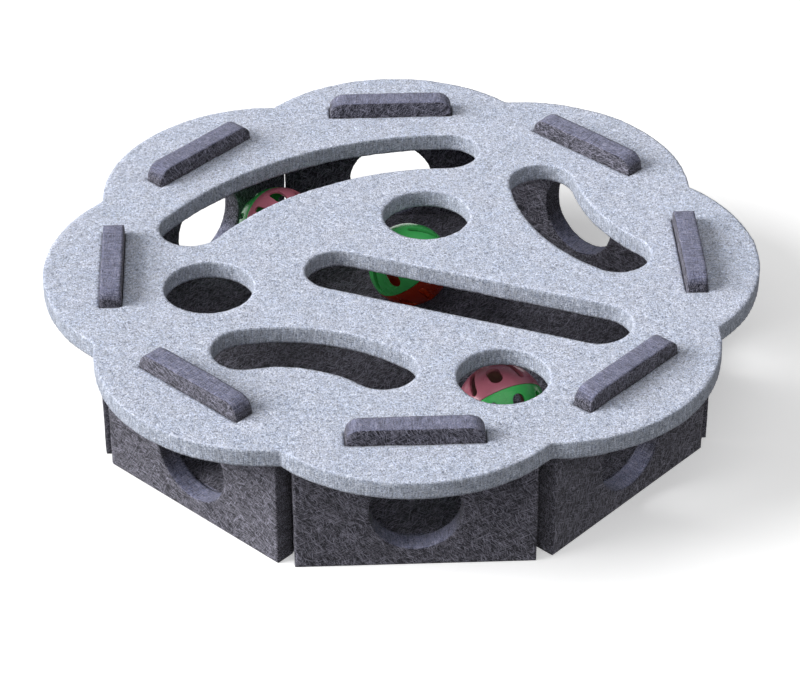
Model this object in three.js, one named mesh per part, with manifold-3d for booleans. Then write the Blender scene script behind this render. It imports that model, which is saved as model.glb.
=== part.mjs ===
// Felt treat puzzle toy.
// Eight felt wall panels stand in a ring round a felt floor. Each has a round hole in its side
// and a tab that comes up through the felt lid, which has eight lobes and seven shaped openings.
// Three hard balls, each of two pierced half shells, lie inside on the floor.
// Millimetres, +Z up, front towards -Y, origin on the ground under the middle of the floor.

import * as THREE from 'three';
import { mergeVertices } from 'three/addons/utils/BufferGeometryUtils.js';
import Module from 'manifold-3d';

// Spacing and smoothness
const GAP = 0.3;
const CHORD_ERROR = 0.1;
const BALL_CHORD_ERROR = 0.15;
const WELD_DISTANCE = 1e-4;

// The ring has one side for each wall panel
const SIDE_COUNT = 8;
const SIDE_TURN = 2 * Math.PI / SIDE_COUNT;
const TOTAL_HEIGHT = 76;

// Felt lid: a ring of equal circles gives its lobes
const LID = { top: 68, thickness: 9, lobeCentre: 88.5, lobeRadius: 81.4 };

// Felt floor
const FLOOR = { thickness: 9 };

// Felt wall panel, with its tab
const WALL = {
  width: 109,
  thickness: 10,
  innerFace: 132,
  holeRadius: 21,
  holeHeight: 30,
  tabWidth: 62,
  tabCorner: 7,
};

// Openings of the lid, seen from above, with slot ends given at the centres of their round ends
const ROUND_HOLES = [
  { x: 13.5, y: 40.5, radius: 21 },
  { x: -91.5, y: -17, radius: 21 },
  { x: 41.5, y: -93.5, radius: 21 },
];
const STRAIGHT_SLOT = { from: [-30, -5], to: [88, -54], width: 32 };
// The ease is how much the inner edge is cut back at the middle of its curve
const CURVED_SLOTS = [
  { from: [-100, 34], via: [-45, 81.5], to: [27, 98], width: 31, ease: 0 },
  { from: [72, 67], via: [80.7, 30.8], to: [102.5, 3.5], width: 32, ease: 2.2 },
  { from: [-74.5, -67.5], via: [-41, -69], to: [-12, -85.5], width: 31, ease: 0 },
];

// Hard balls: the pierced pattern of a half shell, with its pole up
const BALL = {
  radius: 20.5,
  wall: 1.6,
  patternCount: 5,
  holeWidth: 6.4,
  holeLength: 10.4,
  holeLatitude: 26,
  slitWidth: 3.2,
  slitLength: 15.5,
  slitLatitude: 32.5,
};
// Where each ball lies, which way its first half faces, and how far each half is turned
const BALLS = [
  {
    name: 'middle', x: 5.9, y: 54.3, pole: [-0.61, -0.001, 0.793],
    first: { colour: 'green', turn: -33 }, second: { colour: 'orange', turn: 10 },
  },
  {
    name: 'front', x: 43.2, y: -65.7, pole: [-0.358, 0.813, 0.459],
    first: { colour: 'pink', turn: -79 }, second: { colour: 'green', turn: 110 },
  },
  {
    name: 'back', x: -58.1, y: 90.2, pole: [0.559, -0.737, 0.38],
    first: { colour: 'pink', turn: 59 }, second: { colour: 'green', turn: 74 },
  },
];

// Finishes
const FINISHES = {
  light_felt: { colour: 0xc8d0dc, roughness: 0.95 },
  dark_felt: { colour: 0x4c4c56, roughness: 0.95 },
  green_plastic: { colour: 0x4f8a3c, roughness: 0.3 },
  orange_plastic: { colour: 0xc2502c, roughness: 0.3 },
  pink_plastic: { colour: 0xc07a86, roughness: 0.3 },
};

// Wall names, going round from the front towards the right
const WALL_NAMES = [
  'wall_front', 'wall_front_right', 'wall_right', 'wall_back_right',
  'wall_back', 'wall_back_left', 'wall_left', 'wall_front_left',
];

const UP = new THREE.Vector3(0, 0, 1);

// Arcs and outlines

function stepsFor(radius, sweep, error = CHORD_ERROR) {
  const stepAngle = 2 * Math.acos(1 - error / radius);
  return Math.max(2, Math.ceil(Math.abs(sweep) / stepAngle));
}

function arcPoints(centre, radius, start, sweep, { bulge = 0, error = CHORD_ERROR } = {}) {
  const steps = stepsFor(radius, sweep, error);
  const points = [];
  for (let i = 0; i <= steps; i += 1) {
    const share = i / steps;
    const reach = radius + bulge * Math.sin(Math.PI * share);
    const angle = start + sweep * share;
    points.push(new THREE.Vector2(
      centre.x + reach * Math.cos(angle),
      centre.y + reach * Math.sin(angle),
    ));
  }
  return points;
}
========
To do
Go through the listing above and restate it word for word.

Answer to the problem
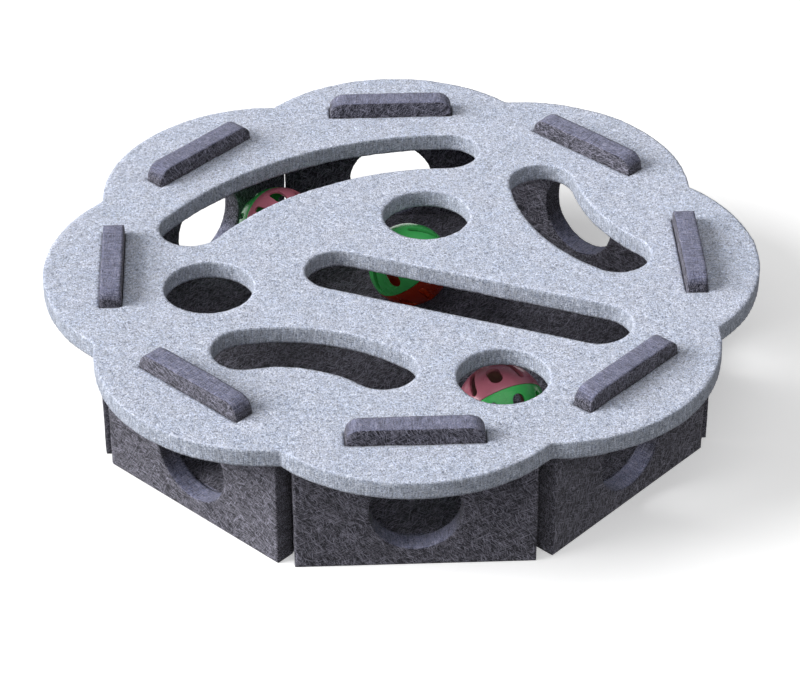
Model this object in three.js, one named mesh per part, with manifold-3d for booleans. Then write the Blender scene script behind this render. It imports that model, which is saved as model.glb.
=== part.mjs ===
// Felt treat puzzle toy.
// Eight felt wall panels stand in a ring round a felt floor. Each has a round hole in its side
// and a tab that comes up through the felt lid, which has eight lobes and seven shaped openings.
// Three hard balls, each of two pierced half shells, lie inside on the floor.
// Millimetres, +Z up, front towards -Y, origin on the ground under the middle of the floor.

import * as THREE from 'three';
import { mergeVertices } from 'three/addons/utils/BufferGeometryUtils.js';
import Module from 'manifold-3d';

// Spacing and smoothness
const GAP = 0.3;
const CHORD_ERROR = 0.1;
const BALL_CHORD_ERROR = 0.15;
const WELD_DISTANCE = 1e-4;

// The ring has one side for each wall panel
const SIDE_COUNT = 8;
const SIDE_TURN = 2 * Math.PI / SIDE_COUNT;
const TOTAL_HEIGHT = 76;

// Felt lid: a ring of equal circles gives its lobes
const LID = { top: 68, thickness: 9, lobeCentre: 88.5, lobeRadius: 81.4 };

// Felt floor
const FLOOR = { thickness: 9 };

// Felt wall panel, with its tab
const WALL = {
  width: 109,
  thickness: 10,
  innerFace: 132,
  holeRadius: 21,
  holeHeight: 30,
  tabWidth: 62,
  tabCorner: 7,
};

// Openings of the lid, seen from above, with slot ends given at the centres of their round ends
const ROUND_HOLES = [
  { x: 13.5, y: 40.5, radius: 21 },
  { x: -91.5, y: -17, radius: 21 },
  { x: 41.5, y: -93.5, radius: 21 },
];
const STRAIGHT_SLOT = { from: [-30, -5], to: [88, -54], width: 32 };
// The ease is how much the inner edge is cut back at the middle of its curve
const CURVED_SLOTS = [
  { from: [-100, 34], via: [-45, 81.5], to: [27, 98], width: 31, ease: 0 },
  { from: [72, 67], via: [80.7, 30.8], to: [102.5, 3.5], width: 32, ease: 2.2 },
  { from: [-74.5, -67.5], via: [-41, -69], to: [-12, -85.5], width: 31, ease: 0 },
];

// Hard balls: the pierced pattern of a half shell, with its pole up
const BALL = {
  radius: 20.5,
  wall: 1.6,
  patternCount: 5,
  holeWidth: 6.4,
  holeLength: 10.4,
  holeLatitude: 26,
  slitWidth: 3.2,
  slitLength: 15.5,
  slitLatitude: 32.5,
};
// Where each ball lies, which way its first half faces, and how far each half is turned
const BALLS = [
  {
    name: 'middle', x: 5.9, y: 54.3, pole: [-0.61, -0.001, 0.793],
    first: { colour: 'green', turn: -33 }, second: { colour: 'orange', turn: 10 },
  },
  {
    name: 'front', x: 43.2, y: -65.7, pole: [-0.358, 0.813, 0.459],
    first: { colour: 'pink', turn: -79 }, second: { colour: 'green', turn: 110 },
  },
  {
    name: 'back', x: -58.1, y: 90.2, pole: [0.559, -0.737, 0.38],
    first: { colour: 'pink', turn: 59 }, second: { colour: 'green', turn: 74 },
  },
];

// Finishes
const FINISHES = {
  light_felt: { colour: 0xc8d0dc, roughness: 0.95 },
  dark_felt: { colour: 0x4c4c56, roughness: 0.95 },
  green_plastic: { colour: 0x4f8a3c, roughness: 0.3 },
  orange_plastic: { colour: 0xc2502c, roughness: 0.3 },
  pink_plastic: { colour: 0xc07a86, roughness: 0.3 },
};

// Wall names, going round from the front towards the right
const WALL_NAMES = [
  'wall_front', 'wall_front_right', 'wall_right', 'wall_back_right',
  'wall_back', 'wall_back_left', 'wall_left', 'wall_front_left',
];

const UP = new THREE.Vector3(0, 0, 1);

// Arcs and outlines

function stepsFor(radius, sweep, error = CHORD_ERROR) {
  const stepAngle = 2 * Math.acos(1 - error / radius);
  return Math.max(2, Math.ceil(Math.abs(sweep) / stepAngle));
}

function arcPoints(centre, radius, start, sweep, { bulge = 0, error = CHORD_ERROR } = {}) {
  const steps = stepsFor(radius, sweep, error);
  const points = [];
  for (let i = 0; i <= steps; i += 1) {
    const share = i / steps;
    const reach = radius + bulge * Math.sin(Math.PI * share);
    const angle = start + sweep * share;
    points.push(new THREE.Vector2(
      centre.x + reach * Math.cos(angle),
      centre.y + reach * Math.sin(angle),
    ));
  }
  return points;
}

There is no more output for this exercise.